The pending split between McGladrey & Pullen and tax prep giant H&R Block is getting ugly.

Just days after M&P's blockbuster announcement in late July that it was terminating its administrative services agreement with Block, the tax prep giant's affiliate, RSM McGladrey, filed suit against the Bloomington, Minn.-based audit and attest firm, claiming that M&P had no intention of abiding by clauses in the contract that prohibit M&P from encouraging RSM employees to resign and M&P from taking on new loans or debt.

McGladrey & Pullen's audit practice is an independent, partner-owned firm, but under a 1999 pact with Block, related professional services have been offered through RSM, which operates in an alternative practice structure with McGladrey. M&P focused on audit and attest services, while RSM provided other types of accounting and tax services.

"We are disappointed that H&R Block has chosen to pursue litigation," McGladrey & Pullen managing partner Dave Scudder told Accounting Today. "We are committed to respecting our legal obligations and are confident we are doing so. Thus we are confident this lawsuit has no merit. Under the terms of our shared services agreement, we have every right to terminate that arrangement. We have chosen to do so because it is the best business decision for McGladrey & Pullen LLP in order to serve our clients in the increasingly complex business and regulatory environment."

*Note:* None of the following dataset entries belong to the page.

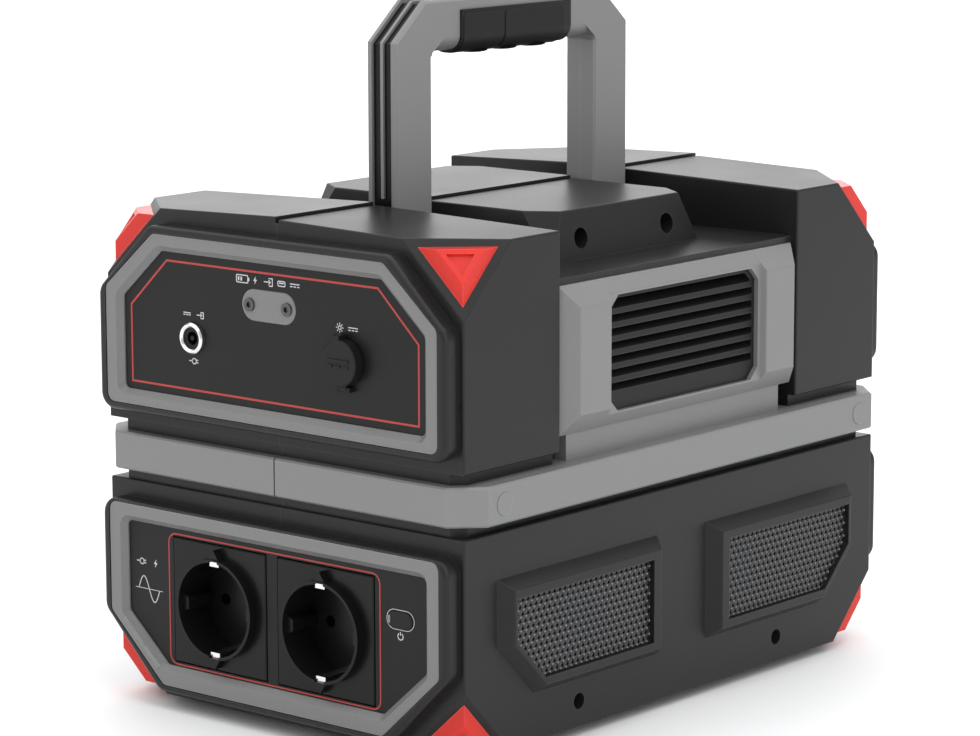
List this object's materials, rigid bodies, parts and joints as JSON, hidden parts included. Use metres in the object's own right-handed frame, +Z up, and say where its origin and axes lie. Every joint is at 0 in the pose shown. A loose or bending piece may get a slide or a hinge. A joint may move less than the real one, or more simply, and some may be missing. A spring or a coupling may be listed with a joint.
{
  "type": "portable power station",
  "caption": "Two-deck portable power station with AC sockets, fold-down carry handle, side louvres and mesh vents, grey belt and red corner bumpers.",
  "frame": {"origin": "centre of the footprint, on the surface that the feet stand on", "axes": "+Z up, +Y from the AC sockets towards the display, +X to the right seen from the sockets"},
  "size_m": [0.2068, 0.2968, 0.292],
  "materials": {
    "black_shell": "fine-grained black plastic",
    "board_green": "circuit board",
    "bumper_red": "glossy red plastic",
    "cell_blue": "cell sleeves",
    "core_iron": "ferrite core",
    "display_glass": "dark display window",
    "grey_ring": "satin grey plastic",
    "grey_shell": "satin grey plastic",
    "holder_black": "flame-retardant plastic",
    "louvre_black": "moulded black plastic",
    "mesh_black": "black-painted pressed steel mesh",
    "nickel": "nickel plating",
    "panel_black": "smooth black plastic",
    "pin_steel": "ground steel",
    "rubber_black": "moulded rubber",
    "screw_steel": "blackened steel",
    "sink_alloy": "extruded aluminium",
    "socket_black": "semi-gloss black thermoset"
  },
  "bodies": {
    "case": {"ac_socket_left": "socket_black", "ac_socket_right": "socket_black", "battery_board": "board_green", "battery_cells": "cell_blue", "belt_left": "grey_shell", "belt_plugs": "grey_shell", "belt_right": "grey_shell", "bumper_bottom_left_front": "bumper_red", "bumper_bottom_left_rear": "bumper_red", "bumper_bottom_right_front": "bumper_red", "bumper_bottom_right_rear": "bumper_red", "bumper_top_left_front": "bumper_red", "bumper_top_left_rear": "bumper_red", "bumper_top_right_front": "bumper_red", "bumper_top_right_rear": "bumper_red", "car_socket": "panel_black", "cell_holders": "holder_black", "dc_jack_insert": "panel_black", "dc_jack_shell": "nickel", "deck_plate": "holder_black", "display_lens": "display_glass", "earth_clips": "nickel", "fan_frames": "holder_black", "feet": "rubber_black", "front_lower_panel": "panel_black", "front_lower_ring": "grey_ring", "front_upper_panel": "panel_black", "front_upper_ring": "grey_ring", "heat_sinks": "sink_alloy", "inverter_board": "board_green", "louvre_left": "louvre_black", "louvre_right": "louvre_black", "lower_case_left": "black_shell", "lower_case_right": "black_shell", "pivot_pins": "pin_steel", "rear_lower_panel": "panel_black", "rear_lower_ring": "grey_ring", "rear_upper_panel": "panel_black", "rear_upper_ring": "grey_ring", "screws": "screw_steel", "service_cover": "grey_shell", "side_meshes": "mesh_black", "solar_port": "panel_black", "transformer": "core_iron", "upper_case_left": "black_shell", "upper_case_right": "black_shell", "usb_ports": "nickel", "vent_frame_left": "grey_shell", "vent_frame_right": "grey_shell"},
    "handle": {"handle_core": "panel_black", "handle_grip": "rubber_black", "handle_inlay": "grey_shell", "handle_shell_left": "grey_shell", "handle_shell_right": "grey_shell"},
    "ac_button": {"ac_button": "panel_black"},
    "dc_button": {"dc_button": "panel_black"},
    "solar_cap": {"solar_cap": "rubber_black"},
    "car_cap": {"car_socket_cap": "rubber_black"},
    "fan_left": {"fan_rotor_left": "holder_black"},
    "fan_right": {"fan_rotor_right": "holder_black"}
  },
  "joints": [
    {"name": "handle_fold", "type": "hinge", "parent": "case", "child": "handle", "pos_m": [0, 0, 0.199], "axis": [0, 1, 0], "range_deg": [-90, 90]},
    {"name": "ac_button_press", "type": "slide", "parent": "case", "child": "ac_button", "axis": [0, 1, 0], "range_m": [0, 0.0008], "stiffness_N_per_m": 900, "springref_m": -0.0006},
    {"name": "dc_button_press", "type": "slide", "parent": "case", "child": "dc_button", "axis": [0, -1, 0], "range_m": [0, 0.0008], "stiffness_N_per_m": 900, "springref_m": -0.0006},
    {"name": "solar_cap_swing", "type": "hinge", "parent": "case", "child": "solar_cap", "pos_m": [0.041, -0.1448, 0.1473], "axis": [1, 0, 0], "range_deg": [0, 110]},
    {"name": "car_cap_swing", "type": "hinge", "parent": "case", "child": "car_cap", "pos_m": [-0.03, 0.1448, 0.0311], "axis": [-1, 0, 0], "range_deg": [0, 110]},
    {"name": "fan_left_spin", "type": "hinge", "parent": "case", "child": "fan_left", "pos_m": [-0.076, 0, 0.15475], "axis": [1, 0, 0], "continuous": true},
    {"name": "fan_right_spin", "type": "hinge", "parent": "case", "child": "fan_right", "pos_m": [0.076, 0, 0.15475], "axis": [1, 0, 0], "continuous": true}
  ]
}
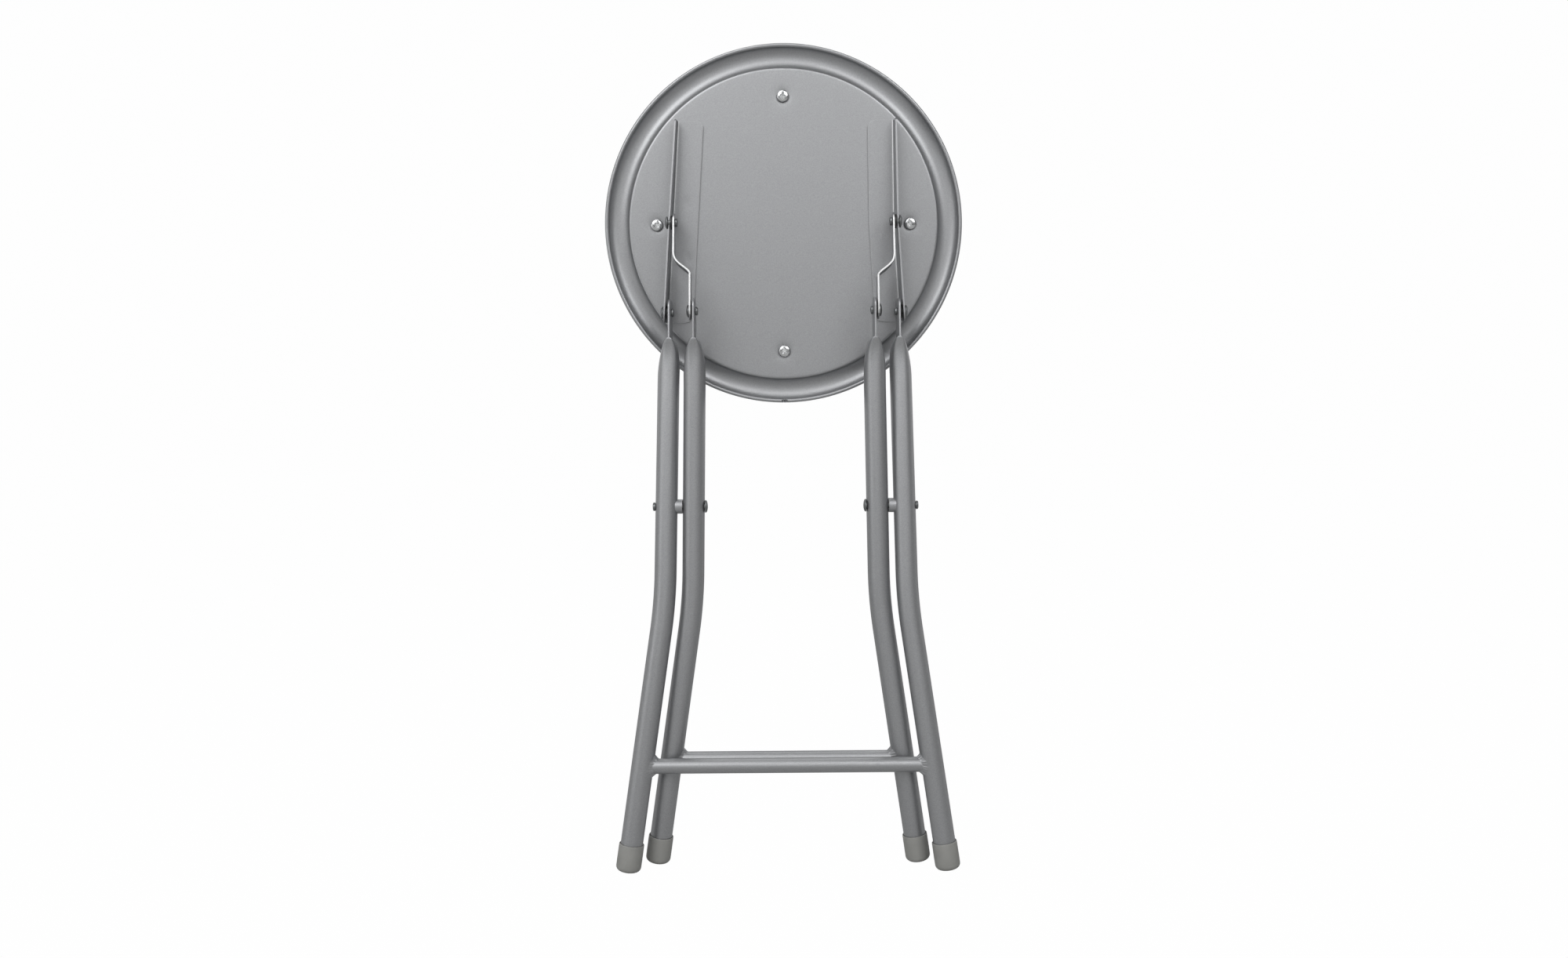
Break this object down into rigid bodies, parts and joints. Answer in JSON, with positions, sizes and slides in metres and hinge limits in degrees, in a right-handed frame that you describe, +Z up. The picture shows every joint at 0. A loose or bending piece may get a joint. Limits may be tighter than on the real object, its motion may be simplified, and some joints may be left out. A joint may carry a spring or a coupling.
{
  "type": "folding stool",
  "caption": "Folding stool, shown folded and upright: round padded seat on a pressed metal pan, hinged by links to a crossed tubular leg frame with plastic foot caps.",
  "frame": {"origin": "on the floor, under the middle of the folded stool's box", "axes": "+Z up from the feet to the seat, +X across the stool along its hinge pins, -Y out of the seat's bare metal underside"},
  "size_m": [0.2996, 0.0754, 0.6772],
  "materials": {
    "silver_powder_coat": "satin silver-grey metallic powder coat",
    "bright_zinc": "bright zinc plate",
    "black_nylon": "moulded nylon washers",
    "grey_plastic": "matte moulded",
    "plywood": "raw",
    "foam": "open-cell foam",
    "black_vinyl": "satin grained vinyl"
  },
  "bodies": {
    "outer_frame": {"outer_crossbar": "silver_powder_coat", "outer_leg_left": "silver_powder_coat", "outer_foot_cap_left": "grey_plastic", "scissor_rivet_left": "bright_zinc", "scissor_spacer_left": "silver_powder_coat", "seat_hinge_rivet_left": "bright_zinc", "seat_hinge_washer_left": "black_nylon", "outer_leg_right": "silver_powder_coat", "outer_foot_cap_right": "grey_plastic", "scissor_rivet_right": "bright_zinc", "scissor_spacer_right": "silver_powder_coat", "seat_hinge_rivet_right": "bright_zinc", "seat_hinge_washer_right": "black_nylon"},
    "inner_frame": {"inner_crossbar": "silver_powder_coat", "inner_leg_left": "silver_powder_coat", "inner_foot_cap_left": "grey_plastic", "inner_leg_rivet_tail_left": "bright_zinc", "inner_leg_right": "silver_powder_coat", "inner_foot_cap_right": "grey_plastic", "inner_leg_rivet_tail_right": "bright_zinc"},
    "seat": {"seat_pan": "silver_powder_coat", "seat_bracket_left": "silver_powder_coat", "seat_bracket_right": "silver_powder_coat", "cushion_board": "plywood", "cushion_foam": "foam", "cushion_cover": "black_vinyl", "cushion_screw_top": "bright_zinc", "cushion_screw_bottom": "bright_zinc", "cushion_screw_left": "bright_zinc", "cushion_screw_right": "bright_zinc"},
    "links": {"link_left": "silver_powder_coat", "link_pivot_rivet_left": "bright_zinc", "link_pivot_washer_left": "black_nylon", "link_leg_rivet_left": "bright_zinc", "link_leg_washer_left": "black_nylon", "link_right": "silver_powder_coat", "link_pivot_rivet_right": "bright_zinc", "link_pivot_washer_right": "black_nylon", "link_leg_rivet_right": "bright_zinc", "link_leg_washer_right": "black_nylon"}
  },
  "joints": [
    {"name": "leg_fold", "type": "hinge", "parent": "outer_frame", "child": "inner_frame", "pos_m": [0, -0.01705, 0.29271], "axis": [1, 0, 0], "range_deg": [0, 50.91]},
    {"name": "seat_tilt", "type": "hinge", "parent": "outer_frame", "child": "seat", "pos_m": [0, -0.01121, 0.4526], "axis": [1, 0, 0], "range_deg": [0, 110.94]},
    {"name": "link_swing", "type": "hinge", "parent": "seat", "child": "links", "pos_m": [0, -0.01705, 0.52637], "axis": [-1, 0, 0], "range_deg": [0, 170.95]}
  ],
  "couplings": [
    {"joint": "seat_tilt", "follows": "leg_fold", "ratio": 2.1788},
    {"joint": "link_swing", "follows": "leg_fold", "ratio": 3.3576}
  ]
}
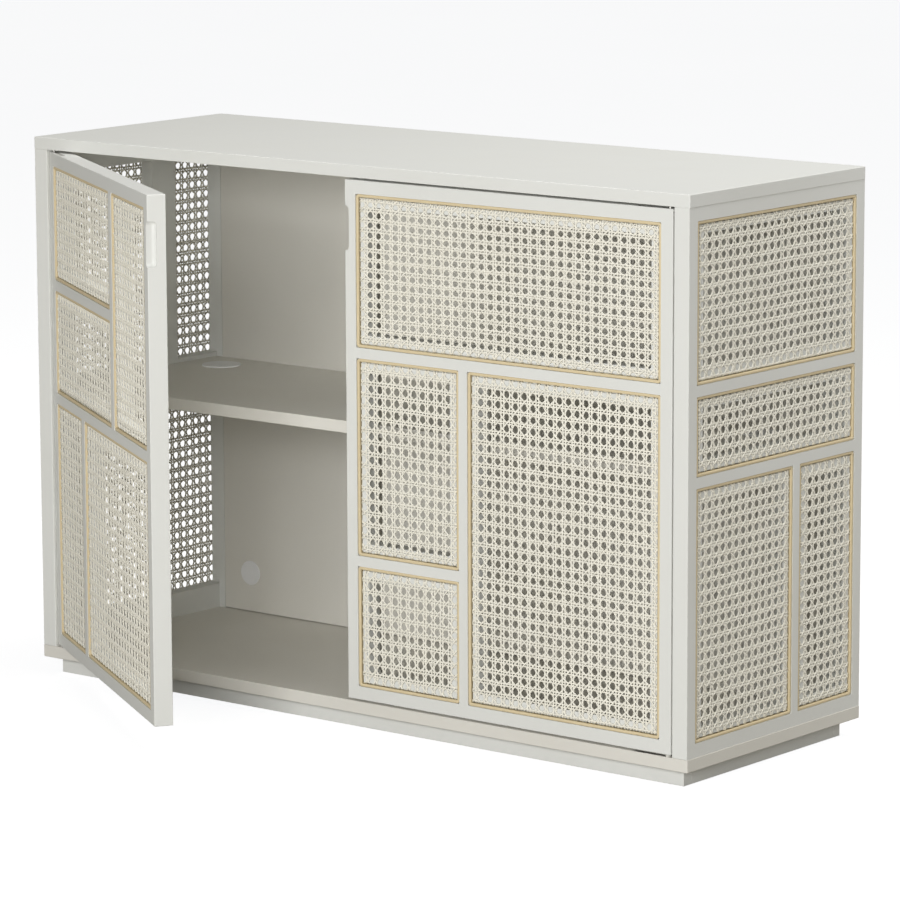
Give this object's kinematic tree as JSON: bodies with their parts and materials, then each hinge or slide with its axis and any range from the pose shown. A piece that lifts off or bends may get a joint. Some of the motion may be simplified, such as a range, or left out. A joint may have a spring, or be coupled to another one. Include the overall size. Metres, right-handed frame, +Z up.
{
  "type": "shoe cabinet",
  "caption": "Low shoe cabinet on a recessed plinth, with hinged doors and side frames of painted board filled with woven cane panels, a post behind the doors' meeting edges and one long shelf.",
  "frame": {"origin": "on the floor under the middle of the cabinet, on the underside of the plinth's cross rail", "axes": "+X along the width to the cabinet's right as seen from the front, the doors face -Y, +Z up"},
  "size_m": [1.2, 0.7231, 0.814],
  "materials": {
    "painted_board": "off-white satin paint over board",
    "cane_webbing": "bleached natural cane, woven in six ways, soft sheen",
    "reed": "natural tan reed, satin",
    "hinge_steel": "plain steel, satin",
    "screw_zinc": "bright zinc plate",
    "magnet_nickel": "nickel plate",
    "washer_nylon": "natural nylon",
    "cap_plastic": "fine matt moulding",
    "beech": "bare beech"
  },
  "bodies": {
    "cabinet": {"back_batten_left": "painted_board", "back_batten_right": "painted_board", "back_cable_caps": "cap_plastic", "back_panel": "painted_board", "back_screws": "screw_zinc", "batten_screws": "screw_zinc", "bottom_board": "painted_board", "cane_side_left_low": "cane_webbing", "cane_side_left_top_front": "cane_webbing", "cane_side_left_top_rear": "cane_webbing", "cane_side_right_band": "cane_webbing", "cane_side_right_low_front": "cane_webbing", "cane_side_right_low_rear": "cane_webbing", "cane_side_right_top": "cane_webbing", "carcass_dowels": "beech", "carcass_screws": "screw_zinc", "catch_magnets": "magnet_nickel", "centre_post": "painted_board", "hinge_plate_screws": "hinge_steel", "hinge_plates": "hinge_steel", "hinge_washers": "washer_nylon", "plinth_back": "painted_board", "plinth_cross_rail": "painted_board", "plinth_front": "painted_board", "plinth_left": "painted_board", "plinth_right": "painted_board", "plinth_screws": "screw_zinc", "reed_side_left": "reed", "reed_side_right": "reed", "shelf": "painted_board", "shelf_cable_caps": "cap_plastic", "shelf_pins": "hinge_steel", "side_frame_left": "painted_board", "side_frame_right": "painted_board", "top_board": "painted_board"},
    "left_door": {"cane_door_left_low_narrow": "cane_webbing", "cane_door_left_low_wide": "cane_webbing", "cane_door_left_middle": "cane_webbing", "cane_door_left_tall": "cane_webbing", "cane_door_left_upper": "cane_webbing", "door_frame_left": "painted_board", "hinge_leaf_screws_left": "hinge_steel", "hinge_leaves_left": "hinge_steel", "reed_door_left": "reed", "strike_plates_left": "hinge_steel", "strike_screws_left": "screw_zinc"},
    "right_door": {"cane_door_right_low": "cane_webbing", "cane_door_right_middle": "cane_webbing", "cane_door_right_tall": "cane_webbing", "cane_door_right_top": "cane_webbing", "door_frame_right": "painted_board", "hinge_leaf_screws_right": "hinge_steel", "hinge_leaves_right": "hinge_steel", "reed_door_right": "reed", "strike_plates_right": "hinge_steel", "strike_screws_right": "screw_zinc"}
  },
  "joints": [
    {"name": "left_door_hinge", "type": "hinge", "parent": "cabinet", "child": "left_door", "pos_m": [-0.5642, -0.2035, 0.4195], "axis": [0, 0, -1], "range_deg": [-33, 77]},
    {"name": "right_door_hinge", "type": "hinge", "parent": "cabinet", "child": "right_door", "pos_m": [0.5642, -0.2035, 0.4195], "axis": [0, 0, 1], "range_deg": [0, 110]}
  ]
}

Under the contract, M&P was supposed to have the right to end the deal at any time, with a workout period to smooth the transition for clients. "We've always had the ability to walk away," Scudder reiterated. "We've always been an independent firm, and there's no reason we wouldn't retain those rights going forward."

Block and RSM did not immediately respond to requests for comment.

Meanwhile, one day following the announcement, Block CEO Russ Smyth issued a strongly worded statement warning of risks to M&P. "We believe the path proposed by certain of M&P's leaders is fraught with significant business and financial risk and is not in the best interest of M&P partners, employees or clients," he said. "Whether the full M&P partnership is willing to assume these immense risks remains to be seen."

Scudder explained the decision to end the agreement as a response to current conditions in the market. "Times are very different from 1999, when we entered into this arrangement to outsource some of the administrative services to them," he said. He described the decision as a "combination of economic conditions and the overall cost benefits of that agreement, combined with what we think is the opportunity and what's going on in the marketplace right now."

Block noted that under the agreement, M&P had received a significant line of credit from RSM to finance its receivables and working capital, as well as office space, and said that M&P has also received substantial capital investments from Block affiliates to assist in acquisitions of professional services firms, to develop software and other technology for attest and other practices, and to support the overall development of the business.

During the notice period, the existing agreements remain in effect.

"It will be interesting to watch it unravel," said Allan Koltin, CEO of consultancy PDI Global. "At the end of it, the fifth largest accounting firm in the U.S. will be somewhat smaller but potentially very different. The tricky part will be figuring out which entity the partners and associates that were in both entities will now be part of. They have a lot of people who were active in both. They will have to divide up any common marketing, human resources, technology and financial issues between the firms. Will RSM McGladrey still refer audit work to McGladrey & Pullen, and will McGladrey & Pullen still refer tax and consulting work to RSM McGladrey?"